Immerhin verspricht das Koalitionspapier, das Humboldt Forum als „eigenständige Institution“ halten zu wollen, zugleich aber die weitere, bisher glücklose Beteiligung Berlins zu „prüfen“. Das Thema hatte allerdings schon Lederer ins Spiel gebracht. Wie drängend aber ist es, „eine repräsentative Straße bzw. einen Platz nach Helmut Kohl zu benennen“?
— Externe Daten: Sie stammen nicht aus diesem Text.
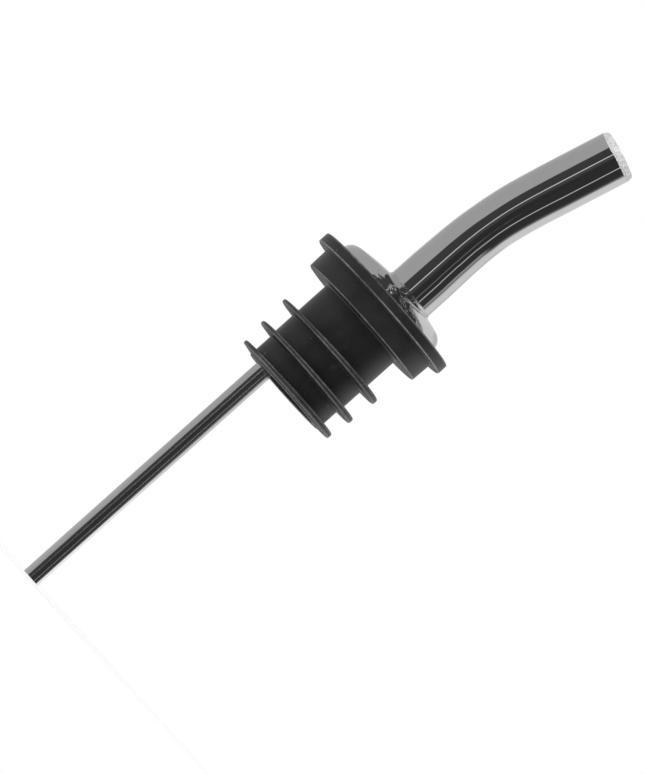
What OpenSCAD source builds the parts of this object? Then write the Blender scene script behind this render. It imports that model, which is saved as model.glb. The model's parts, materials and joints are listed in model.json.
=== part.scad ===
// Liquor pour spout, in millimetres.
// The origin is on the stopper's axis, in the plane that seats on the bottle's mouth.
// +Z points up the stopper towards the spout, and the spout bends towards +X.

/* [Stopper] */
// Radius of the wide flange under the dome
flange_r = 14.3; // [13.5:0.1:16]
// Thickness of the wide flange
flange_h = 1.9; // [1.6:0.05:3]
// Radius of the shoulder ring at its lower edge, which seats on the bottle's mouth
shoulder_r = 12.3; // [11.8:0.1:13]
// Height of the shoulder ring
shoulder_h = 3.7; // [2.5:0.1:5]
// Radius of the stem between the fins
stem_r = 8.2; // [8.1:0.05:8.6]
// Length of the stem below the seat plane
stem_l = 16.65; // [16.6:0.05:18]
// Radius of the top fin, which seals first
top_fin_r = 11.05; // [10.6:0.05:11.6]
// Step in radius from the top fin to the middle fin
middle_fin_step = 0.3; // [0.1:0.05:0.5]
// Step in radius from the top fin to the bottom fin
bottom_fin_step = 0.75; // [0.5:0.05:1.2]
// Depth of the top fin's centre below the seat plane
top_fin_depth = 6.85; // [6:0.05:6.9]
// Spacing from the top fin to the middle fin
upper_fin_pitch = 4.9; // [4.4:0.05:4.9]
// Spacing from the middle fin to the bottom fin
lower_fin_pitch = 4.15; // [3.8:0.05:4.15]

/* [Head] */
// Radius of the dome where it meets the flange
dome_r = 11.05; // [10.9:0.05:12]
// Height of the dome at its centre
dome_h = 3.35; // [3.3:0.05:3.8]
// Radius of the dome's crown curve
crown_r = 40; // [38:1:60]
// Radius of the dome's rounded shoulder
dome_shoulder_r = 2.3; // [2.1:0.05:2.35]
// Thickness of the stamped and drawn sheet
sheet_t = 0.5; // [0.4:0.05:0.6]

/* [Spout] */
// Distance of the spout's foot from the stopper's axis
spout_x = 1.84; // [1.6:0.02:1.9]
// Outer radius of the spout's foot
foot_r = 4.58; // [4.5:0.02:4.6]
// Outer radius of the bent and upper part of the spout
tube_r = 4.4; // [4.2:0.02:4.45]
// Wall thickness of the spout
spout_wall = 0.5; // [0.4:0.05:0.6]
// Height above the seat plane at which the bend starts
bend_z = 18.5; // [16:0.1:24]
// Radius of the bend's centre line
bend_r = 62; // [40:1:70]
// Angle of the bend
bend_angle = 14.2; // [10:0.1:20]
// Length of the straight part above the bend
tip_l = 15.8; // [14:0.1:20]
// Length of the bevelled rim at the tip
rim_l = 0.9; // [0.6:0.1:1.2]

/* [Vent tube] */
// Distance of the vent tube's axis from the stopper's axis, away from the pouring side
vent_x = 4.75; // [4.75:0.01:4.77]
// Outer radius of the vent tube
vent_r = 1.65; // [1.5:0.01:1.65]
// Bore radius of the vent tube
vent_bore_r = 1.25; // [1:0.05:1.3]
// Depth of the vent tube's lower end below the seat plane
vent_depth = 66.6; // [50:0.1:80]

/* [Core] */
// Outer radius of the core tube
core_r = 6.87; // [6.87:0.01:6.88]
// Bore radius of the core tube
core_bore_r = 6.45; // [6.45:0.01:6.48]
// How far the core tube's lower end stays up inside the stopper
core_recess = 0.8; // [0:0.1:2]
// Radius of the core tube's flared top
flare_r = 8.2; // [7.8:0.1:9]
// Radial clearance between parts that turn or slide on each other
running = 0.03; // [0.02:0.01:0.05]

/* [Hidden] */
$fn = 96;

black_rubber = "#1d1d1e";
polished_steel = "#c9cacc";
drawn_steel = "#a9abae";
solder = "#dcdcd8";

past = 1;                            // how far a cutting tool runs past a face
flange_top = shoulder_h + flange_h;  // the plane that the head rests on
edge_r = 0.4;                        // rounding of the flange's and the shoulder's edges
root_r = 0.35;                       // rounding where the stem meets the shoulder
shoulder_draft = 0.1;                // how much wider the shoulder ring is at its top
fin_root_h = 1.5;                    // thickness of a fin at the stem
fin_tip_h = 0.9;                     // thickness of a fin at its rounded tip
fin_edge_r = 0.3;                    // rounding of a fin's two tip edges
stem_step = 0.15;                    // how much narrower the stem is below the middle fin
arc_steps = 6;                       // straight steps in each rounded corner
dome_steps = 10;                     // straight steps in each of the dome's curves

fin_radii = [top_fin_r, top_fin_r - middle_fin_step, top_fin_r - bottom_fin_step];
middle_fin_depth = top_fin_depth + upper_fin_pitch;
fin_depths = [top_fin_depth, middle_fin_depth, middle_fin_depth + lower_fin_pitch];
dome_top = flange_top + dome_h;
dome_shoulder_x = dome_r - dome_shoulder_r;
crown_z = dome_top - crown_r;
// the shoulder's arc touches the crown's arc from inside
dome_shoulder_z = crown_z + sqrt(pow(crown_r - dome_shoulder_r, 2) - pow(dome_shoulder_x, 2));
crown_angle = asin(dome_shoulder_x / (crown_r - dome_shoulder_r));
dome_slope = asin(spout_x / crown_r);

foot_bottom = dome_top - 1.2;        // the spout's foot ends inside the dome
foot_top = dome_top + 0.4;           // straight foot, and above it the taper
plate_top = flange_top + sheet_t;
plate_edge_r = dome_r - sheet_t - 0.1;  // the plate stops short of the dome's inward curve
rim_reduction = 0.35;                // how much the bevel narrows the tip
fillet_w = 0.35;                     // width of the solder round the spout's foot
bend_step = 0.01;                    // how much the bend stands proud of the straight parts

// Points of an arc about [x, z], from angle a0 to angle a1
function arc(x, z, r, a0, a1, steps) =
    [for (i = [0:steps]) let(a = a0 + (a1 - a0) * i / steps) [x + r * cos(a), z + r * sin(a)]];

// Half outline of what the dome's outer surface holds, shrunk inwards by inset, down to height low
function dome_outline(inset, low) = concat(
    [[0, low], [dome_r - inset, low]],
    arc(dome_shoulder_x, dome_shoulder_z, dome_shoulder_r - inset, 0, 90 - crown_angle, dome_steps),
    arc(0, crown_z, crown_r - inset, 90 - crown_angle * 0.9, 90, dome_steps));

// One sealing fin, thinner towards its rounded tip, with a short straight land on its edge
module fin(r, z) {
    tip = fin_tip_h / 2;
    rotate_extrude()
        polygon(concat(
            [[core_r + past / 2, z - fin_root_h / 2], [stem_r - stem_step, z - fin_root_h / 2]],
            arc(r - fin_edge_r, z - tip + fin_edge_r, fin_edge_r, -90, 0, arc_steps),
            arc(r - fin_edge_r, z + tip - fin_edge_r, fin_edge_r, 0, 90, arc_steps),
            [[stem_r - stem_step, z + fin_root_h / 2], [core_r + past / 2, z + fin_root_h / 2]]));
}

// The flange, the shoulder ring and the stem, as one turned outline
module stopper_body() {
    bore = core_r + running;
    low_r = stem_r - stem_step;
    step_z = -middle_fin_depth;
    rotate_extrude()
        polygon(concat(
            [[bore, -stem_l], [low_r, -stem_l], [low_r, step_z], [stem_r, step_z]],
            arc(stem_r + root_r, -root_r, root_r, 180, 90, arc_steps),
            arc(shoulder_r - edge_r, edge_r, edge_r, -90, 0, arc_steps),
            [[shoulder_r + shoulder_draft, shoulder_h]],
            arc(flange_r - edge_r, shoulder_h + edge_r, edge_r, -90, 0, arc_steps),
            arc(flange_r - edge_r, flange_top - edge_r, edge_r, 0, 90, arc_steps),
            [[bore, flange_top]]));
}

module stopper() {
    color(black_rubber)
        union() {
            stopper_body();
            for (i = [0:2]) fin(fin_radii[i], -fin_depths[i]);
        }
}

// The drawn tube that the stopper is pushed on to, with its top flared over the base plate
module core_tube() {
    low = core_recess - stem_l;
    top = plate_top + running + sheet_t;
    color(drawn_steel)
        difference() {
            union() {
                translate([0, 0, low])
                    cylinder(h = top - low, r = core_r);
                translate([0, 0, plate_top + running])
                    cylinder(h = sheet_t, r = flare_r);
            }
            translate([0, 0, low - past])
                cylinder(h = top - low + 2 * past, r = core_bore_r);
        }
}

// The disc that closes the dome's underside
module base_plate() {
    color(drawn_steel)
        translate([0, 0, flange_top])
            difference() {
                cylinder(h = sheet_t, r = plate_edge_r);
                translate([0, 0, -past])
                    cylinder(h = sheet_t + 2 * past, r = core_r + running);
            }
}

// The solder seam in the corner between the base plate and the dome
module rim_braze() {
    seam = 0.6;
    color(solder)
        intersection() {
            translate([0, 0, plate_top])
                rotate_extrude()
                    polygon([[plate_edge_r - seam, 0], [dome_r, 0], [dome_r, seam]]);
            rotate_extrude() polygon(dome_outline(sheet_t, flange_top));
        }
}

// The stamped cap, with a hole for the spout and one for the vent tube
module dome() {
    color(polished_steel)
        difference() {
            rotate_extrude() polygon(dome_outline(0, flange_top));
            rotate_extrude() polygon(dome_outline(sheet_t, flange_top - past));
            translate([spout_x, 0, flange_top])
                cylinder(h = dome_h + past, r = foot_r);
            translate([-vent_x, 0, flange_top])
                cylinder(h = dome_h + past, r = vent_r);
        }
}

// A straight length of tube whose outer radius goes from r1 to r2, with wall w1 at r1 and w2 at r2
module pipe(h, r1, r2, w1, w2) {
    rotate_extrude() polygon([[r1 - w1, 0], [r1, 0], [r2, h], [r2 - w2, h]]);
}

// Puts its children where the bend ends, with +Z along the upper part of the spout
module above_bend() {
    translate([spout_x + bend_r, 0, bend_z])
        rotate([0, bend_angle, 0])
            translate([-bend_r, 0, 0]) children();
}

// The bend, a hair thicker than the straight parts that it joins
module spout_bend() {
    translate([spout_x + bend_r, 0, bend_z])
        rotate([-90, 0, 0])
            rotate([0, 0, 180])
                rotate_extrude(angle = bend_angle)
                    translate([bend_r, 0])
                        difference() {
                            circle(r = tube_r + bend_step);
                            circle(r = tube_r - spout_wall - bend_step);
                        }
}

module spout_tube() {
    w = spout_wall;
    plain_l = tip_l - rim_l;
    color(polished_steel)
        union() {
            translate([spout_x, 0, foot_bottom]) pipe(foot_top - foot_bottom, foot_r, foot_r, w, w);
            translate([spout_x, 0, foot_top]) pipe(bend_z - foot_top, foot_r, tube_r, w, w);
            spout_bend();
            above_bend() pipe(plain_l, tube_r, tube_r, w, w);
            above_bend() translate([0, 0, plain_l])
                pipe(rim_l, tube_r, tube_r - rim_reduction, w, w - rim_reduction);
        }
}

// The solder fillet round the spout's foot. It turns about the crown's own radius, so that it lies
// evenly on the dome's slope, and a film's thickness keeps it off the dome and the spout.
module spout_braze() {
    film = 0.02;
    inner = foot_r + film;
    outer = inner + fillet_w;
    function on_crown(r) = sqrt(crown_r * crown_r - r * r) + film / 2;
    color(solder)
        translate([0, 0, crown_z])
            rotate([0, dome_slope, 0])
                rotate_extrude()
                    polygon(concat(
                        [[inner, on_crown(inner)]],
                        arc(outer, on_crown(inner) + fillet_w, fillet_w, -90, -180, arc_steps)));
}

// The long breather tube, from far below the stopper to the dome's surface, where it is dressed flush
module vent_tube() {
    cut_l = vent_depth + dome_top + past;
    color(polished_steel)
        difference() {
            intersection() {
                translate([-vent_x, 0, -vent_depth]) cylinder(h = cut_l, r = vent_r);
                rotate_extrude() polygon(dome_outline(0, -vent_depth));
            }
            translate([-vent_x, 0, -vent_depth - past]) cylinder(h = cut_l + past, r = vent_bore_r);
        }
}

// The solder ring under the dome that holds the vent tube
module vent_braze() {
    ring_w = 0.3;
    ring_z = dome_top - 1.6;
    color(solder)
        difference() {
            intersection() {
                translate([-vent_x, 0, ring_z]) cylinder(h = dome_h, r = vent_r + ring_w);
                rotate_extrude() polygon(dome_outline(sheet_t, flange_top));
            }
            translate([-vent_x, 0, ring_z - past]) cylinder(h = dome_h + 2 * past, r = vent_r);
        }
}

stopper();
core_tube();
base_plate();
rim_braze();
dome();
spout_tube();
spout_braze();
vent_tube();
vent_braze();
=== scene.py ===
import json
import math

import bpy
import numpy as np
from mathutils import Matrix, Vector
from mathutils.geometry import delaunay_2d_cdt


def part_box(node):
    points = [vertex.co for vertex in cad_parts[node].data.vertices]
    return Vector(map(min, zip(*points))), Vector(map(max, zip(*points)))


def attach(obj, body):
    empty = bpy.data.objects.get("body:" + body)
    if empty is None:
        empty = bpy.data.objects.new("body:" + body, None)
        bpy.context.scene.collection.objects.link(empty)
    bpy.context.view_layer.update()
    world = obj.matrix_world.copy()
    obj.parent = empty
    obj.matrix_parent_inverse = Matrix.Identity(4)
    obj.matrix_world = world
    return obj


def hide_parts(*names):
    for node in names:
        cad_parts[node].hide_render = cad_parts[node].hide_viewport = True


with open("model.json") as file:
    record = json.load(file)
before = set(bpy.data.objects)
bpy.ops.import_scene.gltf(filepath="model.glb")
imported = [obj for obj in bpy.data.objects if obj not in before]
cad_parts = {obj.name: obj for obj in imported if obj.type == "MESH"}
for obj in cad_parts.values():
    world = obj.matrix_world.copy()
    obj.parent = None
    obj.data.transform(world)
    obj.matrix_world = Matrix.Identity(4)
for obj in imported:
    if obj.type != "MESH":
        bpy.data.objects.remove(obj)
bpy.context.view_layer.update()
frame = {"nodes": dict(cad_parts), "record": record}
MM = 0.001


def extent(node):
    """A CAD node's box in millimetres: lowest and highest corner."""
    low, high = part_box(node)
    return np.array(low) / MM, np.array(high) / MM


def smooth(t):
    t = np.clip(t, 0, 1)
    return t * t * (3 - 2 * t)


def wave(angle, seed, terms):
    """A slow, repeatable wobble round an axis, from -1 to 1. terms gives the turns of each wave."""
    total = sum(np.sin(k * angle + seed * (1.7 + 0.9 * i)) / (i + 1) for i, k in enumerate(terms))
    return total / sum(1 / (i + 1) for i in range(len(terms)))


# ---------------------------------------------------------------- sizes, from the frame

stopper_low, stopper_high = extent("stopper")
_, dome_high = extent("dome")
vent_low, vent_high = extent("vent_tube")
spout_low, _ = extent("spout_tube")

mounts = {m["name"]: m for m in frame["record"]["mounts"]}
tip_mount = mounts["spout_tip"]
tip_axis = np.array(tip_mount["axis"])
tip_mid = np.array(tip_mount["pos_m"]) / MM
BEND = math.acos(tip_axis[2])
RIM_L = 0.9                                   # length of the bevelled rim
tip_centre = tip_mid + tip_axis * (tip_mount["dims"]["length_mm"] / 2 + RIM_L)

FLANGE_R = stopper_high[0]
FLANGE_TOP = stopper_high[2]
STEM_END = stopper_low[2]
SHOULDER_H = 3.7
SHOULDER_R = 12.3                             # the shoulder ring's radius at its underside
SHOULDER_TOP_R = 12.4                         # and at its top
STEM_R = 8.2
LOW_STEM_R = 8.05
BORE_R = 6.9                                  # the stopper's bore
TOP_FIN_R = mounts["top_fin"]["dims"]["r_mm"]
TOP_FIN_Z = mounts["top_fin"]["pos_m"][2] / MM
FINS = [(TOP_FIN_R, TOP_FIN_Z), (TOP_FIN_R - 0.3, TOP_FIN_Z - 4.9), (TOP_FIN_R - 0.75, TOP_FIN_Z - 9.05)]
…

Für die SZ der „Disco-Typ“, laut Berliner Morgenpost ein „Turnschuh-Senator“, mag Chialo der Berliner CDU nun ein medienwirksam divers-weltoffenes Image geben.

Als Unternehmer in Sachen Kulturindustrie mag er tatsächlich ein Händchen für die überparteilich gewollte, neoliberale Transformation spezifischer „Künste“ in eine anwendungsflexible „Kultur- und Kreativwirtschaft“ haben – wie einst Kultur-Staatssekretär und Ex-Musik-Manager Tim Renner, dem die Stadt zuvorderst den Großkurator Chris Dercon auf dem Intendantenposten der Volksbühne verdankte. Mit deren Folgen kämpft die Bühne am Rosa-Luxemburg-Platz bis heute.

Kreativwirtschaft als Allheilmittel?

Ohnehin ist in Frage zu stellen, inwieweit das Konzept „Kreativwirtschaft“ als Allheilmittel taugt. Vor allem, wenn laut Vertragsentwurf bestehende Programme – etwa die landeseigene und jüngst seitens des Berliner Berufsverbands Bildender Künstler (bbk) in die Kritik geratene Kulturraum gGmbH, die Räume zur kreativen Nutzung sicherstellen soll – erst einmal nach Kräften „evaluiert“ werden? Kultureller „Aufbruch“, eine kulturpolitisch tragfähige Vision für die Standorte Tempelhof oder ICC? Kein Wort davon im Koalitionspapier!

Mal sehen, was gestandene Bildungsbürger und hartgesottene Berghain-Fans jeweils so zur Politik eines Mannes sagen werden, der im Hauptjob bisher – als Söldner für den Musik-Giganten Universal – Ben Zucker, die Kelly Family und andere solcher Schlagerkaliber gemanagt hat.